Laurent Naouri (Baron de Gondremarck).
La teuf à Pigalle
Reprise à Lyon de la Vie parisienne selon Laurent Pelly : une production datant de 2007, que le metteur en scène actualise de quelques détails – il agrémente son chœur des Employés de la ligne de l’Ouest, transformé en manif syndicale, par quelques panneaux « Indignés » dans l’air du temps –, mais maintient dans un jus plus parigot que parisien, et plus boulevard Brune que Passage des Panoramas. On sourit – plus souvent qu’on ne rit –, car les idées les plus cocasses sont souvent bien pensées : la voix de la SNCF, les ballets de policiers ou de paumés du petit matin, réglés par Laura Scozzi, font mouche… sauf quand ils se répètent trop, et trop systématiquement. C’est le péché mignon d’une mise en scène qui appuie sur l’effet au point de tomber dans la vulgarité au lieu d’en rester à l’art d’effleurer « le mot et la chose »… « à poil, la blonde ! », « Ta gueule ! » : Agathe Mélinand, adaptatrice des dialogues (en ont-ils donc besoin ?) veut actualiser un livret alors qu’elle le rend artificiel et le fait sonner faux. Il faut faire confiance aux conventions théâtrales, à l’œuvre, à l’auditeur ! Le public est bien plus prêt à accepter un Baron de Gondremarck (déjà : un baron !) à la voix travaillée (parle-t-on comme cela, de toute façon ?) compter son argent en « francs »… qu’à entendre un personnage d’Offenbach s’exprimer en « euros »… C’est là qu’advient le hiatus ! Et ce n’est même pas drôle… Comme ne sont pas drôles les gestuelles grassement sexuelles dont Laurent Pelly truffe sa mise en scène au point, non de gêner, mais de consterner. Or il nous a habitués à plus de finesse, notamment dans ses Offenbach précédents. Là où tout le piment vient du jeu des faux-semblants entre demi-monde et grand monde, la société est ici nivelée et sans charme : Gardefeu et Bobinet ont l’élégance d’un sous-dandy des Bains-Douches…

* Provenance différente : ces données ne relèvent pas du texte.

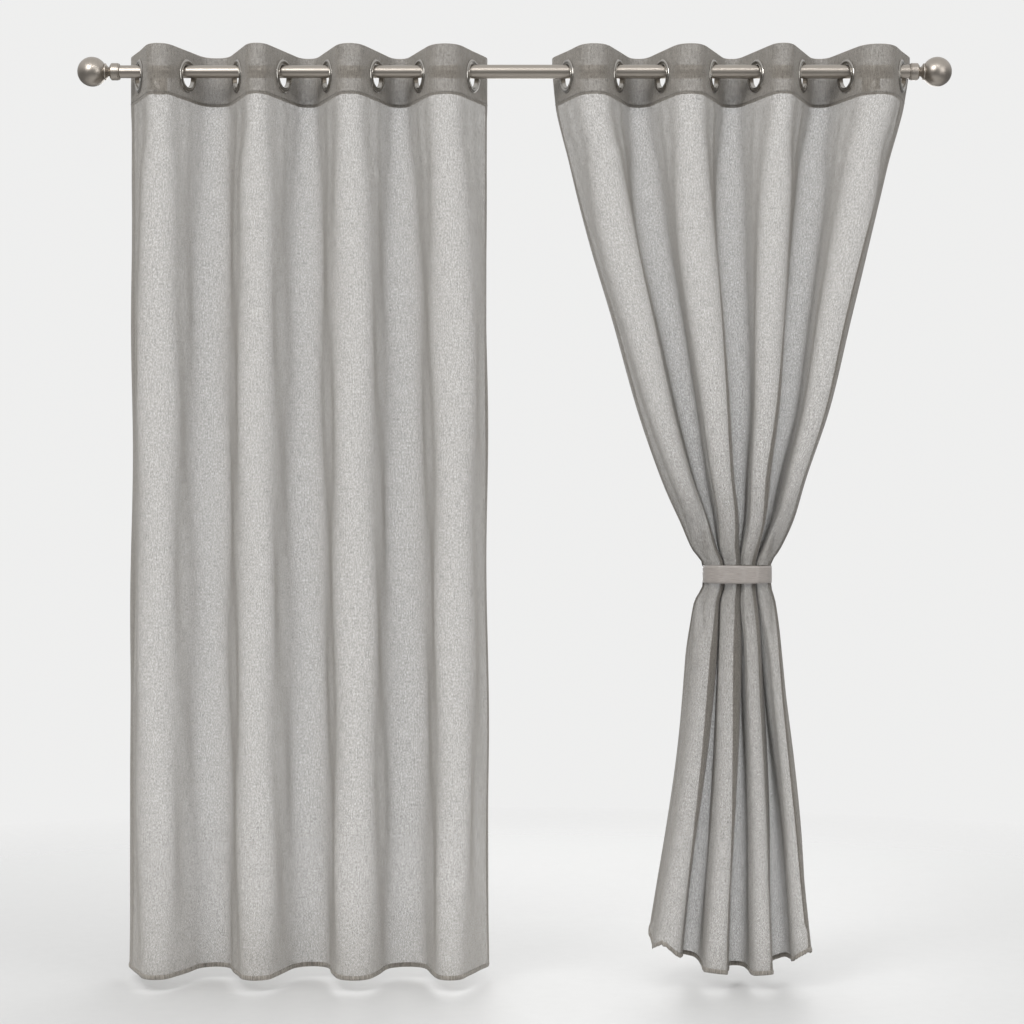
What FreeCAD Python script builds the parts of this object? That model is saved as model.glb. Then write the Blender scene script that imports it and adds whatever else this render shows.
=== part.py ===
"""Grommet curtains on a telescoping rod: rod, finials, wall brackets, two panels and a tieback.

Frame: origin on the wall, midway between the brackets, at the height of the rod's axis.
+X runs along the rod to the viewer's right, +Y goes into the wall, +Z is up. Millimetres.
"""
import FreeCAD, Part
import math
import os

os.makedirs("parts", exist_ok=True)
Vector = FreeCAD.Vector

# Rod: an outer tube from the right, and an inner tube that slides out of it to the left
ROD_Y = -90.0
OUTER_R = 12.0
OUTER_BORE_R = 11.1
INNER_R = 11.0
INNER_BORE_R = 10.1
COLLAR_FACE_X = 685.0
COLLAR_DEPTH = 10.0
OUTER_OPEN_X = -115.0
INNER_END_X = 585.0
PLUG_FLANGE = 3.0
PLUG_LENGTH = 18.0

# Finials: a collar on the tube's end, and a turned neck with a ball that screws into it
COLLAR_R = 14.8
COLLAR_LENGTH = 16.6
WAIST_R = 7.8
BEAD_R = 14.0
BEAD_WIDTH = 3.6
BALL_R = 25.5
BALL_X = 733.0
BALL_WALL = 1.2
STUD_R = 3.0
STUD_LENGTH = 5.0
STUD_CLEARANCE = 0.06

# Wall brackets
BRACKET_X = 629.0
PLATE_WIDTH = 26.0
PLATE_HEIGHT = 45.0
PLATE_THICK = 3.0
SCREW_SPACING_Z = 29.0
SCREW_HOLE_R = 2.4
ARM_WIDTH = 8.0
ARM_HEIGHT = 8.0
CRADLE_WIDTH = 9.0
CRADLE_WALL = 3.0
CRADLE_LIP_Z = 5.0
REST_GAP = 0.3
THUMBSCREW_R = 2.0
THUMBSCREW_CLEARANCE = 0.06
THUMBSCREW_DROP = 3.0
THUMB_HEAD_R = 6.0
THUMB_HEAD_LENGTH = 6.0
KNURL_COUNT = 16
KNURL_R = 0.7

# Curtain panels: flat cloth with a grommet every 165 mm, hung in folds
TOP_Z = 35.0
HEADER_BOTTOM_Z = -50.0
BOTTOM_Z = -1565.0
FOLD_CLOTH = 165.0
FLANK_ANGLE = 68.0
EDGE_STRAIGHT = 55.0
EDGE_CURL_R = 36.0
EDGE_CURL_ANGLE = 44.0
CLOTH_THICK = 1.5
HEADER_THICK = 3.0
HEM_THICK = 3.4
HEM_HEIGHT = 8.4
SIDE_HEM_WIDTH = 5.0
SIDE_HEM_THICK = 3.0

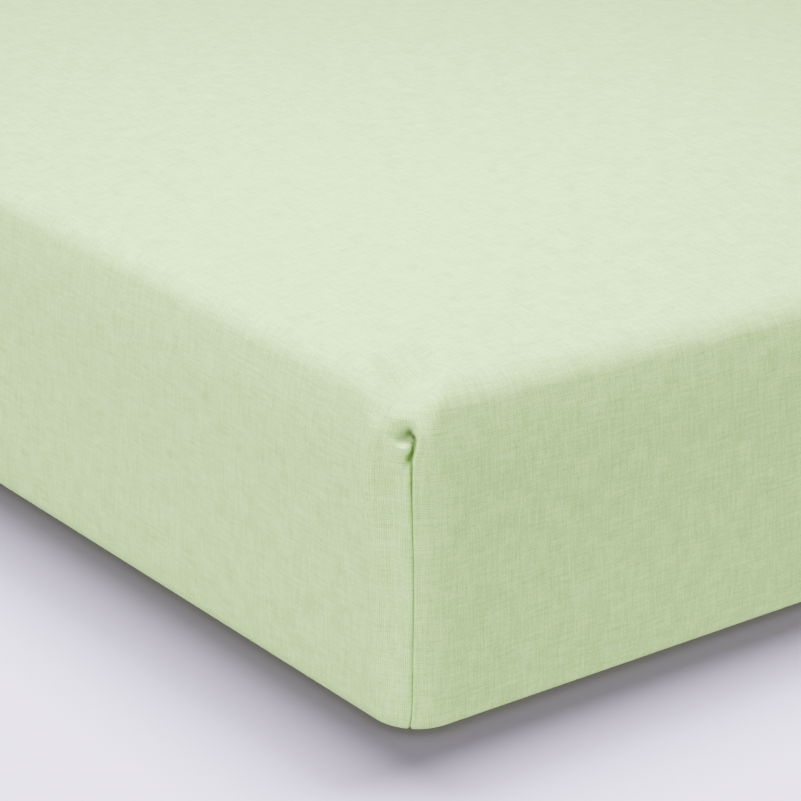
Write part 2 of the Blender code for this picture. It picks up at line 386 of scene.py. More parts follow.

Certes la distribution est jeune et sexy (et tant mieux, vu les jeux de scène déshabillés) ; mais elle n’est pas offenbachienne. Acteurs chantants ou chanteurs lyriques, Offenbach a un style – comme Mozart, Rossini ou Messager ! Or ici les voix chantées se perdent en forçant le mot, ou l’inverse : on ne comprend ni Métella, ni la Baronne, ni Gabrielle ; mais on entend mal Bobinet, sans parler du Brésilien de Tansel Akzeybeck dont les interventions laissent pantois. Quant aux dialogues parlés, ils crient en permanence, ce qui s’ajoute à une agitation désordonnée qui se voudrait rythme mais n’est que nerf. Deux interprètes seulement possèdent l’équilibre et l’aisance pour servir Offenbach : le Prosper de Thomas Morris et, triomphateur de la soirée, le Gondremarck de Laurent Naouri. Avec eux, on se reprend à penser que parler en projetant une voix audible et pourtant non forcée, ou chanter agréablement en se faisant comprendre, c’est possible ! Le chef Gérard Korsten est certes très attentif à tous, mais sa lecture aplanie ne fouille pas assez les reliefs d’une partition qui pourrait vibrionner beaucoup plus.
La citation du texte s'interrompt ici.